In  its decision, the BTLA agreed with the towns and concluded the  appraisals provided by NHEC and Eversource - that include the DRA  utility appraisals - do “not result in credible opinions of market  value.”

In her Wednesday motion  to the state’s high court, Whitelaw argues the DRA should not be  allowed to use a N.H. Supreme Court rule exception to file a brief in  the case to respond to the BTLA decision regarding DRA procedures or  address its “notion of the potential political impact the decision may  have on the DRA’s own statutory responsibilities and/or the  municipalities’ decisions to utilize the DRA reports for local assessing  purposes.”

Whitelaw said the  DRA’s apparent interest is to counter the BTLA decision “in an effort to  rehabilitate itself and its employee in the eyes of the public; this is  not an appropriate use of an amicus brief and is a waste of the court’s  and the parties’ time and resources.”

DRA  utility appraiser Scott Dickman has testified against the towns’ direct  interest in the litigation, she said, and “the DRA is now deliberately  inserting itself into the appeal for the stated reason that the BTLA’s  decision was less than flattering of Mr. Dickman’s testimony and the  DRA’s procedures.”

The DRA is  statutorily charged with establishing equalization ratios used for both  county and local taxation purposes, and the agency provides assessing  assistance to municipalities and works with them to set their tax rates.

Whitelaw said, “The Legislature did not intend for the relationship between the municipalities and the DRA to be adversarial.”

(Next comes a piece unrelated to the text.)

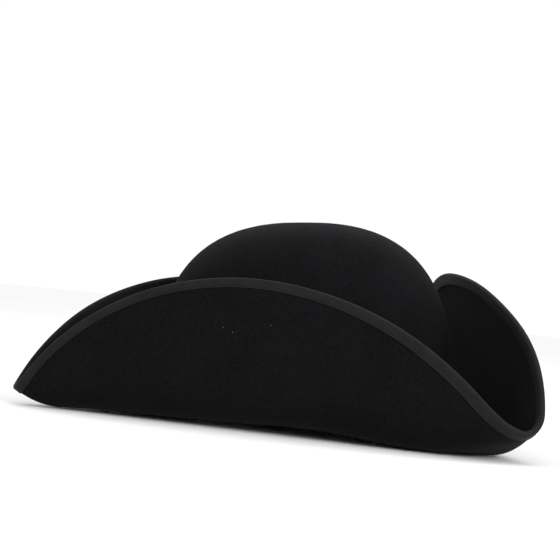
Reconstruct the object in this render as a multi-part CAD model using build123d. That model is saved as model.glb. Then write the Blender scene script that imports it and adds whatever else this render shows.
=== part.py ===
from build123d import *
import os
from math import atan2, cos, pi, radians, sin

# A three-cornered felt hat, in millimetres. +Z is up through the crown, -Y is the
# front corner and +X the wearer's left. The origin is under the middle of the finished
# hat, on the table that it stands on. While a piece is drawn the origin is the middle of
# the head opening instead, where the flat felt of the brim leaves the crown.
#
# The hat is one hood of wool felt, blocked into a dome and a flat round brim. The brim
# is then folded up along three lines, so that it makes a left, a right and a back flap
# with a corner between each two. A folded ribbon binds the cut edge, a second ribbon
# goes round the foot of the crown, and a sweatband lines the head opening.

# Felt
FELT = 2.6                 # thickness of the felt
CROWN_LENGTH = 208.0       # outside, front to back, at the foot of the crown
CROWN_WIDTH = 176.0
CROWN_HEIGHT = 135.0
DOME_POWER_UP = 3.2        # the dome is a superellipse: how square its top is
DOME_POWER_OUT = 2.5       # and how square its sides are
DOME_SHIFT = -4.5          # how far the top stands behind the middle; in front if negative
DOME_TILT = 0.04           # how much taller the back of the dome is than its middle
BREAK_RADIUS = 5.0         # the bend from the crown into the brim, on the top side
SPLIT_GAP = 0.1            # kept between crown and brim, which are two nodes but one hood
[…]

About  one-third of N.H. municipalities use the DRA’s utility valuation for  local property assessments instead of retaining their own appraiser.

While  the case began as a tax abatement fight between towns and the two  utilities, DRA representatives have since expressed concerns about the  impact a court decision could have on the validity of the DRA  equalization process for the roughly 30 to 35 percent of N.H.  municipalities that use the DRA method.

In  March, Whitelaw wrote N.H. Attorney General Joseph Foster to express  concerns that the NHAG involvement is tantamount to the NHAG joining the  utilities’ efforts to overturn the BTLA’s decisions in 109 tax  abatement appeals, many first filed in 2011 and 2012 and each year  thereafter.
        
For the past four years, many towns,  some having spent tens of thousands of dollars fighting the lawsuits and  hiring appraisal experts, argue the case is about tax fairness.

Utility  properties in many small towns make up a large chunk of the towns’ tax  base, and to the extent the utilities are successful in their tax  abatement appeals, it will increase the taxes of other taxpayers. In  some smaller towns, such as Landaff, utility property is essentially the  only commercial property.

In Littleton alone, Eversource is seeking to reduce its total assessment of about $22 million to $11 million.

Eversource  is suing about one-third of N.H.’s municipalities, most small towns and  many in the North Country, including Littleton, Bath, Haverhill,  Lancaster, Dalton, Northumberland, Whitefield, Landaff, Stark,  Stratford, and Stewartstown.

NHEC’s  tax abatement appeals, filed at both the BTLA and superior court, are  against towns that include Bath, Colebrook, Haverhill, Landaff,  Littleton, and Monroe.

Stephan  Hamilton, director of the DRA’s Municipal and Property Division, has  declined to talk about the case as has NHAG Assistant Attorney General  Laura Lombardi, who is representing the DRA.

Oral arguments before the N.H. Supreme Court could be heard in early 2017.